Yes, I do not have a number of intriguing software installations that may just pique the curiosity of the most mundane imaginations.
Satisfied that everything was A-OK, he closed the lid carefully and passed it off to me.
And, in a few seconds, he was intently observing the next passenger for tell-tale signs of evil-doings, I dare say.
The long and short of it is this. For those of you who thought that data in your laptop was safe - and beyond scrutiny - well, as some futurists would say, do a double-think.
Recently, an Appellate Court ruled that a laptop may not only be thoroughly searched - but the party who owns it, detained - if there is any hint of impropriety or illegal activity within the confines of its compact space.
In respect to the instant litigation aforementioned - pleadings in the proceeding established that when Michael Timothy Arnold (a Mathematics teacher) passed through LAX - a routine glance at the data inside revealed two photographs of naked women.
On the premise that there may be more pornographic material concealed in corresponding files - or elsewhere - Mr. Arnold was summarily detained and searched. And, in a further probe after the initial discovery, agents were shocked to uncover questionable nude photographs of children.
Consequently, he was summarily charged with possession and transportation of child pornography under applicable law.
Maximum jail sentence if convicted? Thirty years.
The man filed suit and argued that a laptop is not unlike a person's home, and as such, can not be searched without good cause, on the wings of a warrant, what have you.
Early on in the first stage of the litigation, a bench-warmer agreed.
In fact, in the lower court, U.S. District Court Judge Dean Pregerson ruled that the evidence found on the laptop was inadmissible. In his ruling, Pregerson opined that electronic storage devices are an extension of a person's memories and thoughts and cannot be legally searched without reasonable suspicion.
Well, that notion gets a guffaw from me, in spite of the fact I am fairly open-minded! Yes sir, I am all for laptops being bestowed the honor of - "sacred hallowed places" - where the nefarious high priests of State, Church, and prying Society dare not tread without due cause.

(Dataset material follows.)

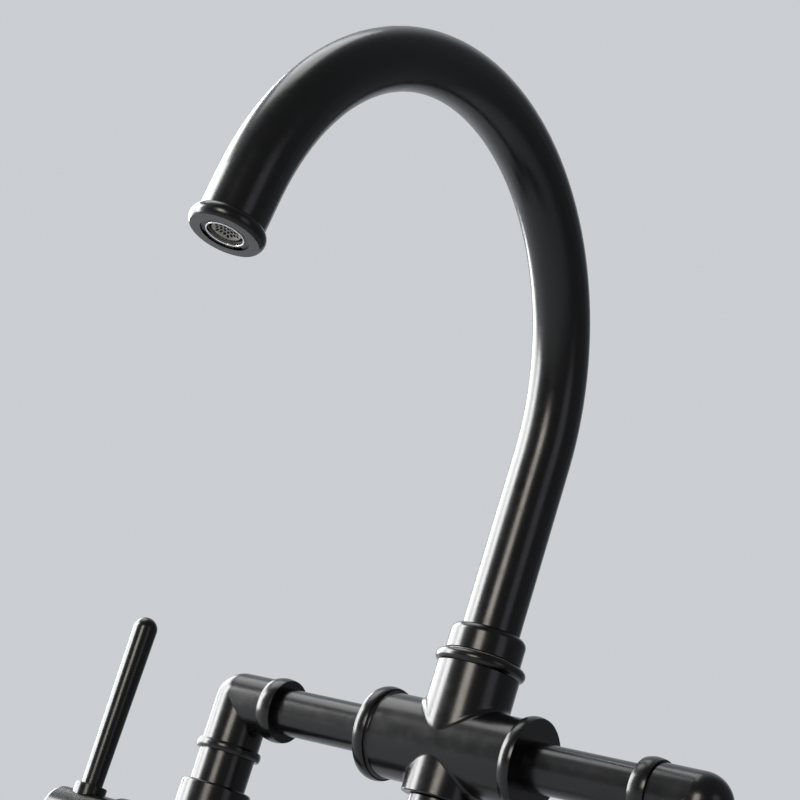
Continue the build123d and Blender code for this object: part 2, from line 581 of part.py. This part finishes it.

But, an appeal was lodged by the Federal Government (natch).
In their moving papers they argued that the law allows searches at the nation's borders without reasonable suspicion. Hence, their actions were within the law.
Now, how do you feel about that Homeland Security Act? Fess up!
After taking the matter under submission, the presiding 9th Circuit Justice - Diarmuid O'Scannlain (a boob by any standards) - stated in his opinion,
"Arnold has failed to distinguish how the search of his laptop and its electronic contents is logically any different from the suspicionless border searches of travelers' luggage that the Supreme Court and we have allowed."
Now, we get to why O'Scannlain is a moron.
To back his position, he snidely remarked that since a man can not "live" in a laptop (cheeky devil) and it is transportable - it is not like a home - at all.
You don't say! Brilliant deduction, Watson.
In the final analysis, his absurd notion is what negated the Appellant's arguments.
What we have here is a bona fide legal idiot, folks!
The Supreme Court finding that a laptop is like a suitcase - which is subject to legal search - makes more sense.
Albert Einstein said once,
"Whoever undertakes to set himself up as a judge of Truth and Knowledge is shipwrecked by the laughter of the Gods."
Can you hear the laughter, Justice O'Scannlain?